On very low heat (you will kill the yeast if you do this at a high temperature), combine the milk and butter and when the butter starts to melt, add the yeast and stir until it is no longer solid.

Put the flour and other ingredients in a bowl. Slowly add the liquid and knead until well mixed.  Cover with a cloth and set in a warm place and let sit for an hour for the dough to rise (Note: some of the zopf mehl packages have slightly different directions - this is the Terrasuisse Zopfmehl package)

After the dough has risen, put some flour on your table/counter and divide into 2 sections. Put one section back in the bowl and then separate the 2nd into 2 sections.  Roll them both out into long rolls about an inch or so thick.  You can then twist them together and then form a semi-circle and then twist those together which is the easier way to 'braid'.
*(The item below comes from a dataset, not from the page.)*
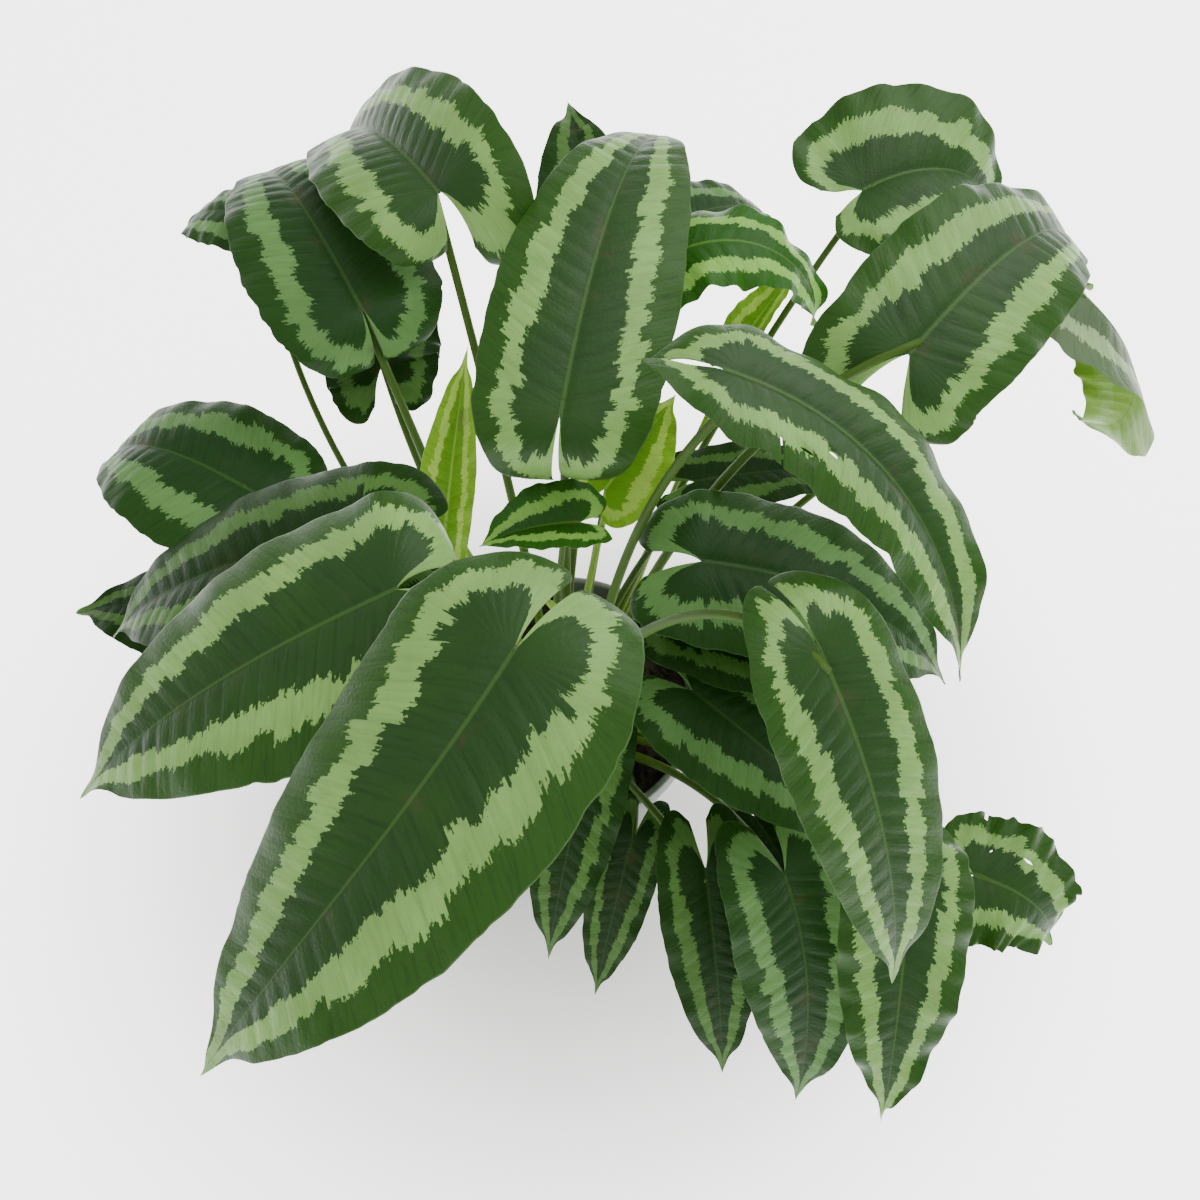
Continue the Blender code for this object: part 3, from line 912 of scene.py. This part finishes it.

You can also take the two rolls and place them over each other to form a cross.  Next, take the right side piece and flip it over the middle and then do the same with the left.  The do the same with the top and bottom pieces until you have finished the braid. Squeeze the ends together a little bit and tuck the extra under.

You can make hedgehogs (use scissors for the spikes and raisins for the eyes)
Mini braided rolls
After you have formed your dough into the shape you want, you will need to cover it and let it sit for another 40 minutes and it will rise some more.  Next, brush egg yolk on top and (if desired), sprinkle on your sugar

You will then bake it at 220 C for about 30-40 minutes.